Les priorités en matière d’adaptation
Face à l’urgence, plusieurs priorités émergent des réponses des participants :
- Rafraîchir les villes : la création d’espaces verts urbains est identifiée comme une mesure clé pour lutter contre les vagues de chaleur.
- Améliorer les infrastructures : des systèmes de drainage efficaces et des protections contre les inondations sont essentiels pour gérer les événements extrêmes.
- Sensibiliser les citoyens : 60 % des Européens ignorent encore l’existence de subventions ou d’aides publiques pour faciliter leur adaptation.
Cependant, les pays diffèrent quant à l’importance accordée à ces mesures. En Espagne, par exemple, l’éducation à la prévention reste une lacune importante, alors qu’en France, les citoyens semblent mieux informés sur les comportements à adopter face aux risques. L’éducation est essentielle pour préparer les citoyens aux crises climatiques. L’Espagne illustre ce besoin avec des déficits flagrants qui exacerbent la vulnérabilité des populations.
Zoom sur le Luxembourg : aligné mais distinct
Le Luxembourg, bien que globalement aligné sur les tendances européennes, présente des spécificités notables.
- 95 % des Luxembourgeois reconnaissent la nécessité d’une adaptation climatique, mais seuls 47 % considèrent cela comme une priorité urgente, contre 50 % pour la moyenne européenne.
- 79 % ont vécu un événement climatique extrême, tels que des vagues de chaleur (47 %) ou des tempêtes violentes (42 %).
Les priorités locales reflètent un équilibre entre adaptation environnementale et pragmatisme économique :
- 52 % plaident pour des solutions visant à rafraîchir les villes.
- 50 % mettent l’accent sur l’amélioration des infrastructures, un chiffre au-dessus de la moyenne européenne.
- 37 % insistent sur la plantation de végétaux adaptés pour renforcer la résilience face au changement climatique.
Le Luxembourg se distingue aussi par une volonté de solidarité internationale, avec 57 % des citoyens favorables à un soutien accru aux pays en développement pour leurs efforts d’adaptation.
Financer l’adaptation : une responsabilité partagée
Une question centrale demeure : qui doit assumer les coûts de l’adaptation ?
- 35 % des Européens estiment que les entreprises polluantes devraient être les premières à contribuer financièrement.
- Une proportion significative (57 %) est favorable à ce que leur pays participe davantage à des initiatives internationales pour soutenir les pays vulnérables.
Cependant, les différences culturelles jouent un rôle : au Luxembourg, seulement 4 % des répondants mentionnent les assurances comme acteurs clés, alors que ce chiffre atteint 20 % à Chypre.
L’avenir de l’adaptation : les défis à surmonter
Si l’adaptation au changement climatique est une priorité pour de nombreux Européens, des obstacles persistent :
- Manque d’information : une majorité ignore l’existence de programmes d’aide publique.
- Disparités régionales : les priorités varient fortement selon les pays et les contextes culturels.
- Impact des événements récents : l’enquête montre que les catastrophes locales influencent fortement les perceptions des citoyens.
Les événements extrêmes, comme les inondations en Espagne ou les tempêtes en Europe centrale, renforcent l’urgence d’agir.
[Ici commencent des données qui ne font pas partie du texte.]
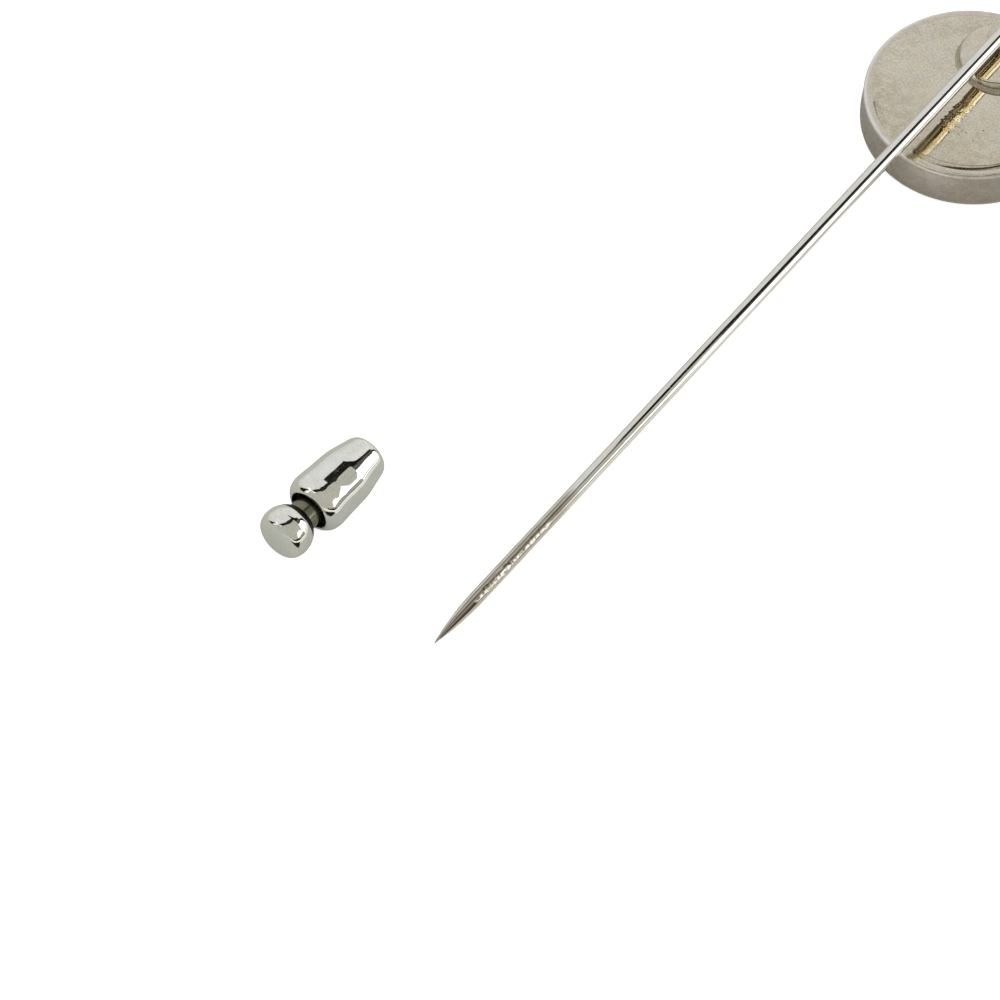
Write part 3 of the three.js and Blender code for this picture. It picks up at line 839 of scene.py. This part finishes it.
def behind_knob(across, at, facing):
    in_socket = across < 1.26 and at > 0.7
    on_back = facing > 0.45 and at > 1.5
    return in_socket or on_back


# painted shade: the knob's back and its socket are made near-black
paint_shade_faces(knob, behind_knob)


def spring_mesh():
    """A helical spring whose end coils are closed, so that they sit flat."""
    turns, per_turn, sides = 4, 64, 20
    low, high = SPRING_START + SPRING_WIRE + 0.03, SPRING_END - SPRING_WIRE - 0.03
    steps = turns * per_turn
    lift = [0.0]
    for i in range(steps):
        from_end = min(i, steps - i) / per_turn
        lift.append(lift[-1] + 0.35 + 0.65 * min(1.0, from_end / 0.8))
    vertices, faces = [], []
    for i, rise in enumerate(lift):
        a = 2 * math.pi * i / per_turn
        h = low + (high - low) * rise / lift[-1]
        for k in range(sides):
            b = 2 * math.pi * k / sides
            r, place = SPRING_RADIUS + SPRING_WIRE * math.cos(b), h + SPRING_WIRE * math.sin(b)
            vertices.append(CLUTCH @ Vector((r * math.cos(a), r * math.sin(a), place)))
    for i in range(steps):
        for k in range(sides):
            n = (k + 1) % sides
            faces.append((i * sides + k, (i + 1) * sides + k, (i + 1) * sides + n, i * sides + n))
    faces.append(tuple(range(sides)))
    faces.append(tuple(steps * sides + k for k in reversed(range(sides))))
    return vertices, faces


spring = mesh_object("helical_spring", *spring_mesh(), "clutch_body")
finished(spring, MATERIALS["spring_steel"], "release_spring")
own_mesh(spring)


def ball_mesh(centre, seed):
    """A ball made from a divided cube, rubbed a little flat where it grips the wire and the cone."""
    cuts = 20
    places, faces = {}, []
    vertices = []
    inward = Vector((-centre.x, -centre.y, 0)).normalized()

    def vertex(p):
        key = tuple(round(c, 5) for c in p)
        if key not in places:
            direction = Vector(p).normalized()
            worn = 0.006 * math.exp(-((abs(direction.dot(inward)) - 1) / 0.02) ** 2)
            lumps = 0.002 * rounded_noise(direction.x * 3 + seed, direction.y * 3, direction.z * 3)
            places[key] = len(vertices)
            vertices.append(CLUTCH @ (centre + direction * (BALL_RADIUS - worn + lumps)))
        return places[key]

    for axis in range(3):
        for sign in (-1, 1):
            for i in range(cuts):
                for j in range(cuts):
                    corners = []
                    for u, v in ((i, j), (i + 1, j), (i + 1, j + 1), (i, j + 1)):
                        p = [0.0, 0.0, 0.0]
                        p[axis] = float(sign)
                        p[(axis + 1) % 3] = math.tan((2 * u / cuts - 1) * math.pi / 4)
                        p[(axis + 2) % 3] = math.tan((2 * v / cuts - 1) * math.pi / 4)
                        corners.append(vertex(p))
                    faces.append(tuple(corners if sign > 0 else reversed(corners)))
    return vertices, faces


for index in (1, 2, 3):
    _, centre = ball_angle(index)
    ball = mesh_object(f"lock_ball_{index}_round", *ball_mesh(centre, index), f"lock_ball_{index}")
    finished(ball, MATERIALS["ball_steel"], f"locking_ball_{index}")

# ---- camera ----

CAMERA_AZIMUTH = 37.23
CAMERA_ELEVATION = 53.464
CAMERA_ROLL = -0.2265
CAMERA_DISTANCE = 579.08
CAMERA_TARGET = (-7.01, -50.71, 0)
CAMERA_LENS = 281.3

azimuth, elevation = math.radians(CAMERA_AZIMUTH), math.radians(CAMERA_ELEVATION)
back = Vector((math.sin(azimuth) * math.cos(elevation), -math.cos(azimuth) * math.cos(elevation),
               math.sin(elevation)))
right = Vector((math.cos(azimuth), math.sin(azimuth), 0))
up = back.cross(right)
roll = math.radians(CAMERA_ROLL)
right, up = right * math.cos(roll) + up * math.sin(roll), up * math.cos(roll) - right * math.sin(roll)
camera_data = bpy.data.cameras.new("camera")
camera_data.lens = CAMERA_LENS
camera_data.sensor_width = 36.0
camera_data.clip_start = 0.01
camera = bpy.data.objects.new("camera", camera_data)
camera.matrix_world = Matrix.Translation((Vector(CAMERA_TARGET) + back * CAMERA_DISTANCE) * MM) \
    @ Matrix((right, up, back)).transposed().to_4x4()
bpy.context.scene.collection.objects.link(camera)
bpy.context.scene.camera = camera

# ---- studio ----

TENT = (0.80, 0.80, 0.78)
WINDOW = (1.7, 1.7, 1.66)
GAP = (0.012, 0.011, 0.008)
GAP_WIDTH = 17.0
WINDOW_TOP = 66.0


def build_world():
    """A light tent: grey paper on the left, a bright window on the right, and a dark gap between them.

    A direction is given by across, its tilt from overhead toward +X, and by forward, its tilt toward +Y.
    """
    world = bpy.data.worlds.new("tent")
    world.use_nodes = True
    bpy.context.scene.world = world
    s = Shader(world.node_tree)
    direction = s.node("ShaderNodeVectorMath", {0: s.node("ShaderNodeTexCoord").outputs["Generated"]},
                       operation="NORMALIZE").outputs[0]
    x, y, z = s.parts(direction)
    across = s.math("MULTIPLY", s.math("ARCTAN2", x, z), 180 / math.pi)
    forward = s.math("MULTIPLY", s.math("ARCSINE", y), 180 / math.pi)
    ripple = s.rise(s.noise(direction, 6.5, 2.0), 0.3, 0.7, -7.0, 7.0)
    # the window's left edge leans over toward the top
    edge_share = s.curve(s.ramp(forward, -90, 90), [
        (0.0, 0.30), (0.2, 0.36), (0.33, 0.5), (0.42, 0.57), (0.5, 0.59), (0.66, 0.615), (0.75, 0.68),
        (0.83, 0.77), (1.0, 0.95),
    ])
    edge = s.math("ADD", s.math("ADD", s.math("MULTIPLY", edge_share, 180.0), -90.0), ripple)
    beyond = s.math("SUBTRACT", across, edge)
    inside = s.math("MULTIPLY", s.rise(beyond, -1.5, 1.5),
                    s.rise(forward, WINDOW_TOP - 1, WINDOW_TOP + 1, 1, 0))
    outer = s.math("MULTIPLY", s.rise(beyond, -GAP_WIDTH - 1.5, -GAP_WIDTH + 1.5),
                   s.span(forward, 44, 50, WINDOW_TOP + 4, WINDOW_TOP + 7))
    paper = s.mix(s.rise(s.noise(direction, 3.0, 3.0), 0.3, 0.7), tuple(c * 0.94 for c in TENT),
                  tuple(c * 1.05 for c in TENT))
    paper = s.mix(s.rise(s.math("ABSOLUTE", across), 62, 92), paper, tuple(c * 0.86 for c in TENT))
    colour = s.mix(outer, paper, GAP)
    colour = s.mix(inside, colour, WINDOW)
    frame_bar = s.math("MULTIPLY", s.span(across, 79, 81, 90.5, 92.5), s.span(forward, -50, -44, 4, 9))
    colour = s.mix(frame_bar, colour, (0.05, 0.05, 0.045))
    colour = s.mix(s.rise(forward, -54, -48, 1.0, 0.0), colour, (0.52, 0.52, 0.48))
    background = s.node("ShaderNodeBackground", {0: colour, 1: 1.0})
    s.node("ShaderNodeOutputWorld", {0: background.outputs[0]})


build_world()


def plain(name, colour, glow=0.0):
    """A pale studio surface with a faint paper tooth."""
    material = bpy.data.materials.new(name)
    material.use_nodes = True
    s = Shader(material.node_tree)
    tooth = s.noise(s.node("ShaderNodeTexCoord").outputs["Object"], 900.0, 3.0)
    base = s.mix(tooth, tuple(c * 0.985 for c in colour), colour)
    shader = s.node("ShaderNodeBsdfPrincipled", {
        "Base Color": base, "Roughness": 0.9, "Specular IOR Level": 0.0,
        "Emission Color": (1.0, 1.0, 1.0, 1.0), "Emission Strength": glow,
    })
    s.node("ShaderNodeOutputMaterial", {0: shader.outputs[0]})
    return material


def tabletop():
    """The tabletop that the metal mirrors: dull, but brighter in the window light right of the wire."""
    material = bpy.data.materials.new("table_paper")
    material.use_nodes = True
    s = Shader(material.node_tree)
    split = s.parts(s.millimetres())
    lit = s.math("MULTIPLY", s.rise(split[0], -4.0, 2.0), s.rise(split[1], -14.0, -9.0, 1.0, 0.0))
    shade = s.span(split[0], 5.0, 6.5, 10.5, 13.0)
    bright = s.mix(shade, (0.96, 0.96, 0.93), (0.5, 0.5, 0.48))
    colour = s.mix(lit, (0.51, 0.515, 0.48), bright)
    # painted shadow of the pin's tip on the tabletop that only the metal mirrors
    tip_shadow = s.math("MULTIPLY", s.span(split[0], -12.0, -10.0, 6.0, 8.0),
                  s.span(split[1], -79.0, -77.5, -66.5, -65.5))
    colour = s.mix(tip_shadow, colour, (0.012, 0.011, 0.01))
    shader = s.node("ShaderNodeBsdfPrincipled", {"Base Color": colour, "Roughness": 0.9,
                                                 "Specular IOR Level": 0.0})
    s.node("ShaderNodeOutputMaterial", {0: shader.outputs[0]})
    return material


def flat_sheet(name, corners, material):
    mesh = bpy.data.meshes.new(name)
    mesh.from_pydata(corners, [], [tuple(range(len(corners)))])
    obj = bpy.data.objects.new(name, mesh)
    mesh.materials.append(material)
    bpy.context.scene.collection.objects.link(obj)
    return obj


def square(half, z):
    return [(-half, -half, z), (half, -half, z), (half, half, z), (-half, half, z)]


def only_in_metal(obj):
    """Leaves an object to be seen in the metal's reflections and nowhere else."""
    obj.visible_camera = False
    obj.visible_diffuse = False
    obj.visible_shadow = False


# The floor that is seen, and just above it the tabletop that the metal mirrors.
FLOOR_HALF = 2.0
floor = flat_sheet("floor", square(FLOOR_HALF, -0.12 * MM), plain("floor_paper", (0.9, 0.9, 0.9), 0.62))
floor.visible_glossy = False
table = flat_sheet("table_mirrored", square(FLOOR_HALF, -0.03 * MM), tabletop())
only_in_metal(table)


CARD_EYE = Vector((-8, -60, 5))
CARD_DISTANCE = 330.0


def near_card(name, outline, colour, low_colour, distance):
    """A card near the object, seen only in the metal, through (across, forward) degrees from CARD_EYE."""
    edge = flowing(outline + outline[:1], 1.0, 0.5)[:-1]
    middle = tuple(np.mean(outline, 0))
    corners = []
    for across, forward in [middle] + edge:
        a, f = math.radians(across), math.radians(forward)
        toward = Vector((math.sin(a) * math.cos(f), math.sin(f), math.cos(a) * math.cos(f)))
        corners.append(tuple((CARD_EYE + toward * distance) * MM))
    count = len(corners) - 1
    mesh = bpy.data.meshes.new(name)
    mesh.from_pydata(corners, [], [(0, 1 + k, 1 + (k + 1) % count) for k in range(count)])
    material = bpy.data.materials.new(name)
    material.use_nodes = True
    s = Shader(material.node_tree)
    cloth = s.noise(s.node("ShaderNodeTexCoord").outputs["Object"], 38.0, 3.0, 0.6)
    shade = s.mix(s.rise(cloth, 0.4, 0.66), low_colour, colour)
    shader = s.node("ShaderNodeEmission", {0: shade, 1: 1.0})
    s.node("ShaderNodeOutputMaterial", {0: shader.outputs[0]})
    mesh.materials.append(material)
    card = bpy.data.objects.new(name, mesh)
    bpy.context.scene.collection.objects.link(card)
    only_in_metal(card)


near_card("grey_card", [
    (10, 30), (12, 20), (12, 8), (8, -4), (2, -16), (-6, -30), (-16, -44), (-34, -58), (-50, -72),
    (30, -84), (90, -70), (84, -50), (82, -30), (79, -10), (69, -3), (61, 3), (58.5, 12),
    (59.5, 21), (66, 26.5), (66, 29.3), (57, 31), (48, 33.2), (30, 34), (16, 33.5),
], (0.55, 0.545, 0.475), (0.50, 0.49, 0.43), CARD_DISTANCE)
near_card("dark_edge", [
    (-1, 36), (0, 30), (3.5, 25), (1, 20), (-2.5, 15), (-3, 6), (-5, -6), (-11, -18), (-21, -30),
    (-30, -41), (-12, -40), (0, -28), (10, -10), (22, 8), (24, 24), (20, 33), (14, 36), (7, 36),
], (0.05, 0.045, 0.035), (0.004, 0.004, 0.003), CARD_DISTANCE + 6)
near_card("dark_wing", [
    (-21, 34.6), (-19, 31.8), (-3, 31.4), (6, 31.2), (9, 34), (2, 36.5), (-8, 36),
], (0.03, 0.028, 0.022), (0.004, 0.004, 0.003), CARD_DISTANCE + 5)
near_card("dark_band", [
    (-16, 31.5), (-6, 32.5), (0, 33), (9, 33), (17, 34), (24, 35), (26, 41), (24, 50), (18, 55), (12, 51),
    (8, 44), (0, 40), (-10, 36.5), (-17, 34),
], (0.02, 0.018, 0.014), (0.003, 0.003, 0.002), CARD_DISTANCE + 4)
near_card("dim_patch", [
    (21, 32), (32, 33), (39, 33), (41, 42), (40, 50), (32, 55), (22, 54), (20, 43),
], (0.16, 0.155, 0.135), (0.07, 0.068, 0.06), CARD_DISTANCE + 3)
near_card("grey_bar", [
    (79, 5), (77, 20), (78, 31.5), (96, 31.5), (94, 18), (91, 5),
], (0.30, 0.295, 0.27), (0.24, 0.235, 0.215), CARD_DISTANCE - 4)
near_card("dark_block", [
    (84, 4), (92, 8), (99, -4), (104, -18), (103, -33), (94, -36), (87, -24), (83, -8),
], (0.03, 0.028, 0.024), (0.004, 0.004, 0.003), CARD_DISTANCE - 5)
near_card("dark_sill", [
    (44, -45), (60, -47), (80, -49), (97, -37), (111, -42), (113, -56), (97, -55), (80, -53), (60, -51),
    (44, -49),
], (0.03, 0.028, 0.024), (0.006, 0.006, 0.005), CARD_DISTANCE - 6)
near_card("dark_notch", [
    (-104, -25), (-90, -29), (-72, -37), (-50, -43), (-52, -47), (-75, -46), (-92, -48), (-106, -41),
], (0.03, 0.028, 0.024), (0.003, 0.003, 0.002), CARD_DISTANCE - 7)
near_card("white_slit", [
    (-49, -29), (-43, -30), (-38, -41), (-43, -46), (-52, -50), (-62, -54), (-76, -53), (-75, -49.5),
    (-60, -49.5), (-47, -43),
], (1.3, 1.3, 1.28), (1.1, 1.1, 1.08), CARD_DISTANCE - 8)

bpy.context.scene.view_settings.view_transform = "Standard"
bpy.context.scene.view_settings.look = "None"
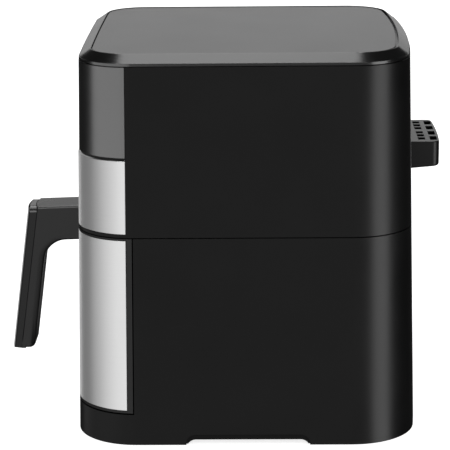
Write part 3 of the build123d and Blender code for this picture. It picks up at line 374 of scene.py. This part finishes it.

Ils rappellent que l’adaptation est une nécessité, pas une option.
Un impératif commun, une action diversifiée
L’enquête 2024-2025 de la BEI met en lumière une prise de conscience croissante de l’urgence climatique en Europe et au Luxembourg. L’adaptation n’est pas seulement un impératif environnemental : c’est une opportunité pour créer des emplois, dynamiser les économies locales et réduire les coûts futurs.
Toutefois, les disparités régionales, le manque d’éducation et les défis financiers restent des obstacles à surmonter. Face à ces enjeux, l’Europe doit adopter une approche coordonnée et inclusive pour garantir un avenir durable à tous ses citoyens.